“Very well; I won’t mention him to her … at present.” And he gave her rather a grim little smile.
Though the orchard had been stripped of its fruit, what with the red and yellow leaves, and the marvelous ruby-red of the lateral branches of the peach trees there was colour enough in the background of the old grey herm, and, in addition, there twisted around him the scarlet and gold of a vine.
“I often think he’s the spirit of the farm,” said Hazel shyly, looking to see if Master Nathaniel was admiring her old stone friend. To her amazement, however, as soon as his eyes fell on it he clapped his hand against his thigh, and burst out laughing.
“By the Sun, Moon and Stars!” he cried, “here’s the answer to Portunus’s riddle: ‘the tree yet not a tree, the man yet not a man,’ ” and he repeated to Hazel the one consecutive sentence that Portunus had managed to enunciate.
“ ‘Who has no arms and yet can strike, who is dumb and yet can tell secrets,’ ” she repeated after him. “Can you strike and tell secrets, old friend?” she asked whimsically, stroking the grey lichened stone. And then she blushed and laughed as if to apologize for this exhibition of childishness.
With country hospitality Hazel presumed that their uninvited guest had come to spend several days at the farm, and accordingly she had his horse taken to the stables and ordered the best room to be prepared for his use.
The widow, too, gave him a hearty welcome, when he came down to the midday meal in the big kitchen.
When they had been a few minutes at table, Hazel said, “Oh, granny, this gentleman has just come from the farm near Moongrass, where little Master Chanticleer and young Hempen have gone. And he says they were both of them blooming, and sent us kind messages.”
“Yes,” said Master Nathaniel cheerfully, ever ready to start romancing, “my old friend the farmer is delighted with them. The talk in Lud was that little Chanticleer had been ill, but all I can say is, you must have done wonders for him—his face is as round and plump as a Moongrass cheese.”
“Well, I’m glad you’re pleased with the young gentleman’s looks, sir,” said the widow in a gratified voice. But in her eyes there was the gleam of a rather disquieting smile.

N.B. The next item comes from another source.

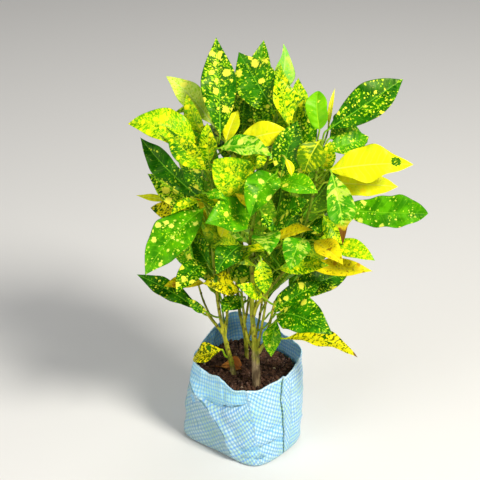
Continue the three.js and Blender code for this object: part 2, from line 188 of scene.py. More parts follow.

Dinner over, the widow and Hazel had to go and attend to their various occupations, and Master Nathaniel went and paced up and down in front of the old house, thinking. Over and over again his thoughts returned to the odd old man, Portunus.
Was it possible that he had really once been Diggory Carp, and that he had returned to his old haunts to try and give a message?
It was characteristic of Master Nathaniel that the metaphysical possibilities of the situation occupied him before the practical ones. If Portunus were, indeed, Diggory Carp, then these stubble-fields and vineyards, these red and golden trees, would be robbed of their peace and stability. For he realized at last that the spiritual balm he had always found in silent things was simply the assurance that the passions and agonies of man were without meaning, roots, or duration—no more part of the permanent background of the world than the curls of blue smoke that from time to time were wafted through the valley from the autumn bonfires of weeds and rubbish, and that he could see winding like blue wraiths in and out of the foliage of the trees.
Yes, their message, though he had never till now heard it distinctly, had always been that Fairyland was nothing but delusion—there was life and death, and that was all. And yet, had their message always comforted him? There had been times when he had shuddered in the company of the silent things.
“Aye, aye,” he murmured dreamily to himself, and then he sighed.
But he had yielded long enough to vain speculations—there were things to be done. Whether Portunus were the ghost of Diggory Carp or merely a doited old weaver, he evidently knew something that he wanted to communicate—and it was connected with the orchard herm. Of course, it might have nothing whatever to do with the murder of the late farmer Gibberty, but with the memory of the embroidered slipper fresh in his mind, Master Nathaniel felt it would be rank folly to neglect a possible clue.
He went over in his mind all the old man’s words. “Dig, dig,” … that word had been the ever recurring burden.
Then he had a sudden flash of inspiration—why should not the word be taken in its primary meaning? Why, instead of the first syllable of Diggory Carp, should it not be merely and order to dig … with a spade or a shovel? In that case it was clear that the place to dig in was under the herm. And he decided that he would do so as soon as an opportunity presented itself.
XXIII
The Northern Firebox and Dead Men’s Tales
That night Hazel could not get to sleep. Perhaps this was due to having noticed something that afternoon that made her vaguely uneasy. The evenings were beginning to be chilly, and, shortly before supper, she had gone up to Master Nathaniel’s room to light his fire. She found the widow and one of the maidservants there before her, and, to her surprise, they had brought down from the attic an old charcoal stove that had lain there unused for years, for Dorimare was a land of open fires, and stoves were practically unknown. The widow had brought the stove to the farm on her marriage, for, on her mother’s side, she had belonged to a race from the far North.